Sculpture of Two-Face by Tim Bruckner
Why are symmetrical faces considered more attractive than less symmetrical faces? What makes Macs so appealing to some consumers? Why do some homes sell fast and others take a long time to sell in the same area? Balance, Rhythm, Emphasis, Unity, Movement, Pattern, and Contrast. These design principles are everywhere. Design makes the difference.
According to the BBC (Nov 18, 2004), symmetrical balance in a face is more appealing to a potential mate than asymmetry. Comic books, cartoons and movies often portray unbalanced villains as ugly (unbalanced faces to match their character). In pursuit of beauty, plastic surgery "re-designs" the human form so that it is more symmetrical and balanced. One can argue about the right or wrong of these judgments but it seems that people have an in-born desire for balanced design which influences how they perceive others and themselves.
Macs appeal to some consumers because of how they adhere to certain design principles: balance, rhythm, and unity. Apple uses a similar design theme from their smallest machines (iPod) to their desktop machines (iMac). The Mac Pro is a bit of an aberration. Having sold electronics in another life, I know some consumers find the Mac unappealing for the same reason others are so attached to it; it doesn’t look like a typical computer. In this sense, Macs do not unify with other computers. They create a feeling of imbalance which leads some consumers to reject them as unusual.
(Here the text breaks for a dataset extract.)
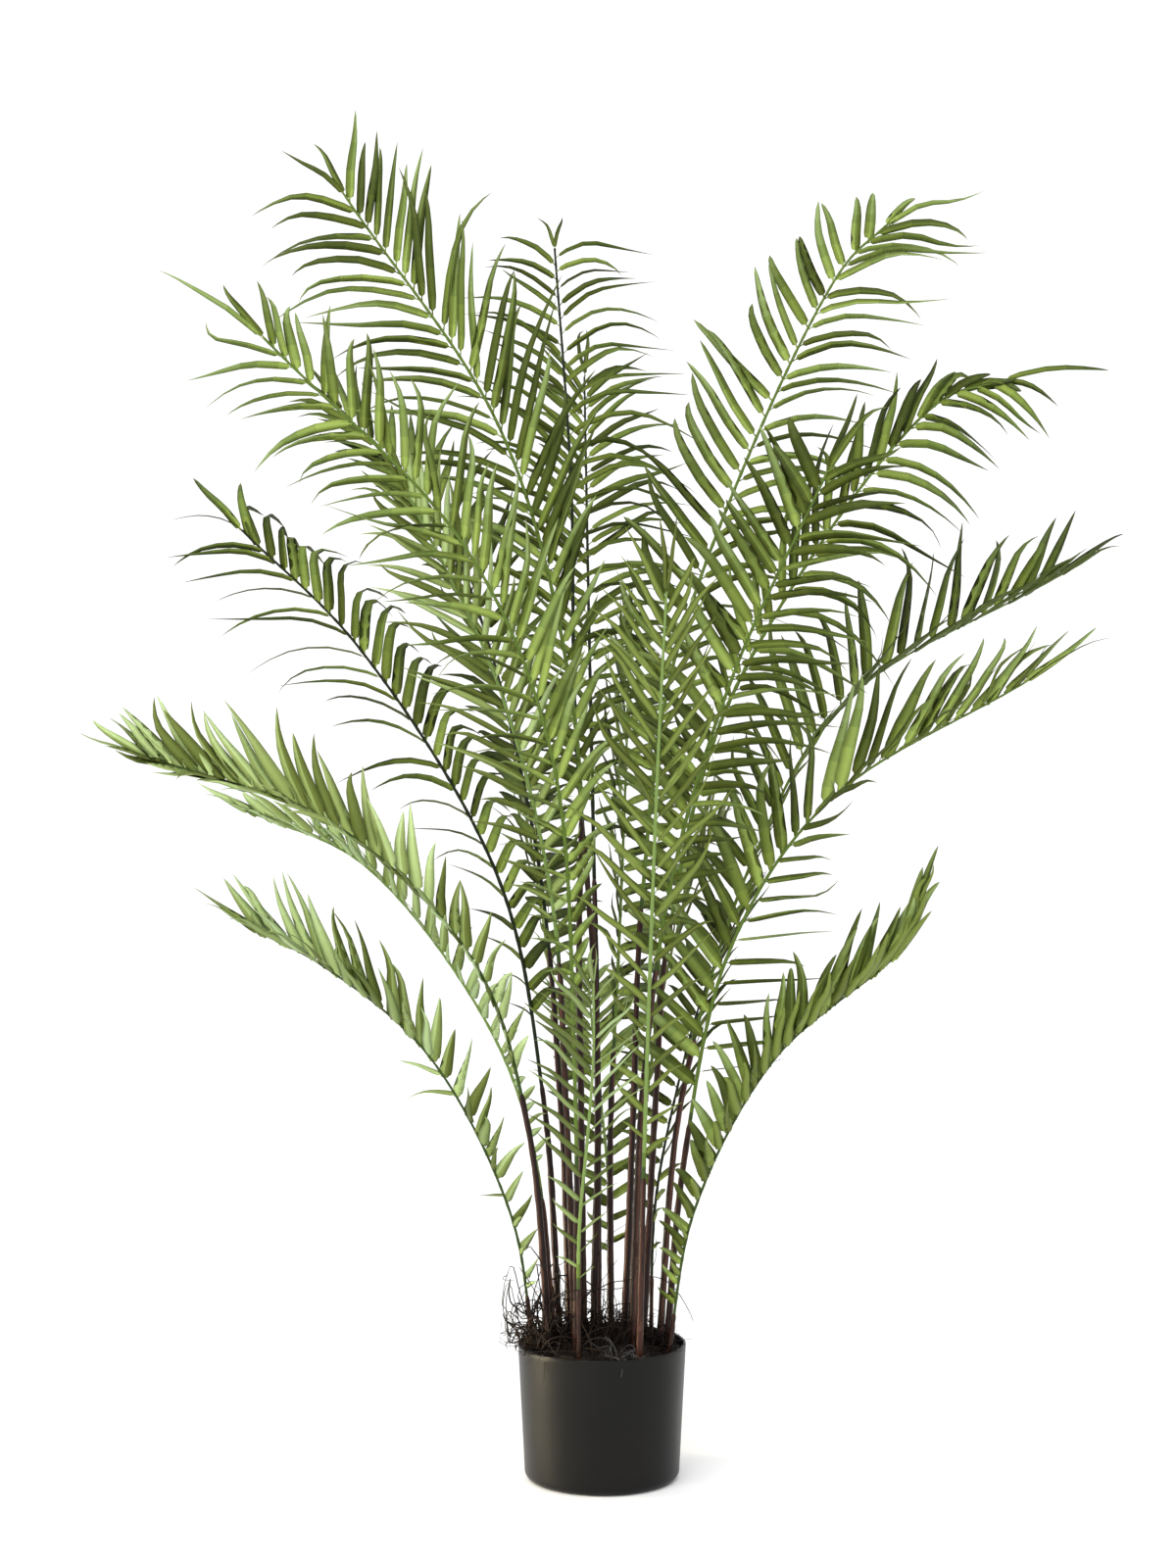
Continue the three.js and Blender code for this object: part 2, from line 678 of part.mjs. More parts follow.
/** A gap's corners with its lower edge raised, as the rows on both sides share that edge. */
function raised(corners) {
  const top = corners.filter(([, edge]) => edge !== 'keel');
  return corners.map(([place, edge], k) => {
    if (edge !== 'keel') return [place, edge];
    const above = k < 2 ? top[0][0] : top[1][0];
    return [place.clone().lerp(above, 0.5), edge];
  });
}

/** The first way in which a leaflet fits on its gap in the rib's side, or nothing. */
function fittingLeaf(spec, frame, side, v, nudge, places, room) {
  for (const change of CHANGES) {
    const leaf = leaflet(spec, frame, side, v, {
      splay: change.splay + nudge.splay,
      lift: change.lift + nudge.lift,
      length: change.length * nudge.length,
    });
    if (slimmest(leaf, places) < LEAF.slimmest) continue;
    const solid = leafSolid(leaf, raised(places));
    if (room.fits(solid, spec.name)) {
      room.add(solid, `${spec.name} leaflet`);
      return leaf;
    }
  }
  return null;
}

// Fronds.

/** Half the rib's width at a share of the blade's length. */
const ribWidth = (v, scale) => mix(RIB.footWidth, RIB.tipWidth, v) * scale;

/** The rib's cross section: left, bottom and right, going round it. */
function ribSection(frame, half) {
  return {
    left: frame.centre.clone().addScaledVector(frame.across, -half),
    bottom: frame.centre.clone().addScaledVector(frame.out, -half * RIB.depth),
    right: frame.centre.clone().addScaledVector(frame.across, half),
  };
}

/** The bare rib as a solid, so that leaflets of other fronds keep clear of it. */
function ribSolid(line, from, scale) {
  const shell = new Shell();
  const count = Math.ceil((line.length * (1 - from)) / 30);
  const rings = [];
  for (let i = 0; i <= count; i++) {
    const frame = frameAt(line, mix(from, 1, i / count));
    const section = ribSection(frame, ribWidth(i / count, scale));
    rings.push([section.left, section.bottom, section.right].map((p) => shell.point(p)));
  }
  for (let i = 0; i < count; i++) {
    for (let k = 0; k < 3; k++) {
      const next = (k + 1) % 3;
      shell.quad(rings[i][next], rings[i][k], rings[i + 1][k], rings[i + 1][next]);
    }
  }
  shell.face(rings[0][0], rings[0][1], rings[0][2]);
  shell.face(rings[count][0], rings[count][2], rings[count][1]);
  return outward(shell).solid();
}

/** The leaflet that ends the rib, as long as there is room for, or nothing. */
function endLeaf(spec, frame, places, room) {
  const rows = [spec.left, spec.right].map((row) => ({ ...USUAL, ...row }));
  const longest = Math.max(...rows.map((row) => row.leaf * row.end));
  for (const share of [0.9, 0.7, 0.5]) {
    const length = longest * share;
    const leaf = {
      line: leafLine(frame.centre, frame.along, length, UP.clone().multiplyScalar(-0.1), NONE),
      back: frame.across.clone().multiplyScalar(-1),
      under: frame.out.clone().multiplyScalar(-1),
      width: Math.min(spec.width ?? LEAF.width * 0.8, length * 0.2),
      keel: spec.keel ?? LEAF.keel,
    };
    if (slimmest(leaf, places) < LEAF.slimmest) continue;
    const solid = leafSolid(leaf, places);
    if (room.fits(solid, spec.name)) {
      room.add(solid, `${spec.name} leaflet`);
      return leaf;
    }
  }
  return null;
}

/** The gap between two cross sections on one side, each corner with the edge it leads to. */
function sideCorners(a, b, side) {
  return side > 0
    ? [[a.right, 'rear'], [a.bottom, 'keel'], [b.bottom, 'keel'], [b.right, 'fore']]
    : [[a.bottom, 'keel'], [a.left, 'rear'], [b.left, 'fore'], [b.bottom, 'keel']];
}

/** The corners of the rib's open end, in the same way. */
function endCorners(section) {
  return [[section.left, 'rear'], [section.right, 'fore'], [section.bottom, 'keel']];
}

/** Small seeded differences, so that no two leaflets are quite alike. */
function nudged(random) {
  return {
    splay: 60 * LEAF.jitter * random(),
    lift: 70 * LEAF.jitter * random(),
    length: 1 + LEAF.jitter * random(),
  };
}

/** A whole blade: the three-sided rib, its two rows of leaflets and the one at its end. */
function frondShell(spec, line, from, leafy, room) {
  const scale = spec.scale ?? 1;
  const { length } = line;
  const random = seeded(spec.seed);
  const start = leafy * length;
  const spacing = spec.spacing ?? LEAF.spacing;
  const pairs = Math.round((length - start) / (spacing * (1 + 0.4 * spec.opening)));
  const base = Math.min(LEAF.base, spacing * 0.5);
  const stations = [];
  const bare = Math.max(1, Math.round((start - from * length) / RIB.step));
  for (let i = 0; i < bare; i++) {
    stations.push({ at: mix(from * length, start, i / bare) });
  }
  for (let i = 0; i < pairs; i++) {
    const reached = i / pairs;
    const at = start + (length - start - base) * reached * (1 + spec.opening * (1 - reached));
    const v = i / Math.max(pairs - 1, 1);
    stations.push({ at, pair: v });
    stations.push({ at: at + base * mix(1, 0.6, v) });
  }
  stations.push({ at: length });

  const shell = new Shell();
  const sections = stations.map(({ at }) => {
    const frame = frameAt(line, Math.min(at / length, 1));
    const v = (at / length - from) / (1 - from);
    return ribSection(frame, ribWidth(v, scale));
  });
  const rings = sections.map((section) => ({
    left: shell.point(section.left),
    bottom: shell.point(section.bottom),
    right: shell.point(section.right),
  }));
  shell.face(rings[0].left, rings[0].bottom, rings[0].right);
  for (let i = 0; i < rings.length - 1; i++) {
    shell.quad(rings[i].left, rings[i].right, rings[i + 1].right, rings[i + 1].left);
    for (const side of [1, -1]) {
      const corners = sideCorners(rings[i], rings[i + 1], side);
      const leaf = stations[i].pair === undefined ? null : fittingLeaf(
        spec,
        frameAt(line, (stations[i].at + stations[i + 1].at) / 2 / length),
        side,
        stations[i].pair,
        nudged(random),
        sideCorners(sections[i], sections[i + 1], side),
        room,
      );
      if (leaf) {
        growLeaf(shell, corners, leaf);
      } else {
        shell.quad(...corners.map(([corner]) => corner));
      }
    }
  }

  const last = rings.length - 1;
  const leaf = endLeaf(spec, frameAt(line, 1), endCorners(sections[last]), room);
  if (leaf) {
    growLeaf(shell, endCorners(rings[last]), leaf);
  } else {
    shell.face(rings[last].left, rings[last].right, rings[last].bottom);
  }
  return shell;
}

// The plant.

const plant = new THREE.Group();
plant.name = 'potted_palm';

function addMesh(name, geometry, colour, roughness) {
  const mesh = new THREE.Mesh(geometry, material(colour, roughness));
  mesh.name = name;
  plant.add(mesh);
}

const pot = potGeometry();
const fill = fillGeometry();
addMesh('pot', pot, COLOURS.pot, 0.5);
addMesh('fill', fill, COLOURS.fill, 0.95);

const room = new Room();
room.add(turnedSolid(pot), 'pot');
room.add(turnedSolid(fill), 'fill');

// Every stem and bare rib is put in place before any leaflet grows.
const grown = FRONDS.map((frond, index) => {
  const size = frond.thin ? WIRE : STEM;
  const line = ribLine(frond, size.footRadius, 0);
  const from = frond.stem + SEAT / line.length;
  const spec = { ...USUAL, ...frond, width: undefined, seed: 101 + 37 * index };
  spec.scale = frond.thin ? 0.85 : 1;
  const stem = stemShell(line, frond.stem, size);
  room.add(stem.solid(), `${frond.name} stem`);
  room.add(ribSolid(line, from, spec.scale), frond.name);
  return { spec, line, from, stem };
});

for (const { spec, line, from, stem } of grown) {
  addMesh(`stem_${spec.name}`, stem.geometry(), COLOURS.stem, 0.45);
  const shell = frondShell(spec, line, from, spec.leafy, room);
  addMesh(`frond_${spec.name}`, shell.geometry(), COLOURS[spec.tone], 0.5);
}

TUFTS.forEach((tuft, index) => {
  const strands = { seed: 7 + index, spacing: 13, width: 4.5, keel: 2.6, scale: 1 };
  const spec = { ...USUAL, ...tuft, ...strands };
  const shell = frondShell(spec, ribLine(tuft, 2, 2.8), 0, 0.02, room);
  addMesh(tuft.name, shell.geometry(), COLOURS.fibre, 0.9);
});

export default plant;
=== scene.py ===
"""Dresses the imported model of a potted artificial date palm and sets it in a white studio.

Blender 4.5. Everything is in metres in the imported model's frame: +Z is up, -Y is the front, and
the origin is the centre of the pot's flat underside. Sizes that a maker would measure on the
plant are written in millimetres and turned into metres by MM.
"""

import logging
import math
from collections.abc import Iterable
from dataclasses import dataclass
from enum import Enum

import bpy
import numpy as np
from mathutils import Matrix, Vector


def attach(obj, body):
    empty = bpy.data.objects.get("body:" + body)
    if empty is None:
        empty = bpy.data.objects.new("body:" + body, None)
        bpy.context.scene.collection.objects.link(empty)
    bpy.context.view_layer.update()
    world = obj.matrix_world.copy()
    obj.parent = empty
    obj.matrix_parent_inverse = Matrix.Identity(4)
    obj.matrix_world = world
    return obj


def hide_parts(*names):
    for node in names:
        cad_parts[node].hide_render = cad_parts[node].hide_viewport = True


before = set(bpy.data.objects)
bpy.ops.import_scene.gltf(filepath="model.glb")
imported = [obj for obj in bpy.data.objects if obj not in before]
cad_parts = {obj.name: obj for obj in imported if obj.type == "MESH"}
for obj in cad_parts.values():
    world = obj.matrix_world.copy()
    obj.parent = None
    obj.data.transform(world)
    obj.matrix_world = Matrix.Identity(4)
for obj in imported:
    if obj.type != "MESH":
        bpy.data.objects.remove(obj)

log = logging.getLogger("palm")

Array = np.ndarray
Colour = tuple[float, float, float]
Place = tuple[float, float, float]
MM = 0.001
CM_PER_MM = 0.1
CM_PER_M = 100
FLAT_RADIUS = 9.0  # Centimetres across the flattened surface of the pot and fill per radian.
UP = np.array([0.0, 0.0, 1.0])
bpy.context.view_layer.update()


def mix(a: float | Array, b: float | Array, share: float | Array) -> float | Array:
    """The value at a share of the way from a to b."""
    return a + (b - a) * share


def unit(vectors: Array) -> Array:
    """The vectors along the last axis, made one long."""
    return vectors / np.linalg.norm(vectors, axis=-1, keepdims=True)


def dot(a: Array, b: Array) -> Array:
    """The dot products along the last axis, which is kept with length one."""
    return np.sum(a * b, axis=-1, keepdims=True)


def turns(sides: int) -> Array:
    """Angles of the corners of a ring, with the first one again at the end."""
    return np.arange(sides + 1) * 2 * math.pi / sides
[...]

In watching “Sell this House” on A&E, again and again Roger Hazard and Tanya Memme fix hard to sell houses by applying the Principles of Design; creating unity between rooms, balancing out elements, and emphasizing important features through contrasting colors. My old art college instructors would be proud. He applies everything that I learned in a practical way to sell a product. I am always amazed at how a dull house is transformed into a desirable product simply by applying a few basic design rules.
The Principles of Design influence choices in mates, consumer items, and houses. These choices may be unconscious but Art is Everywhere.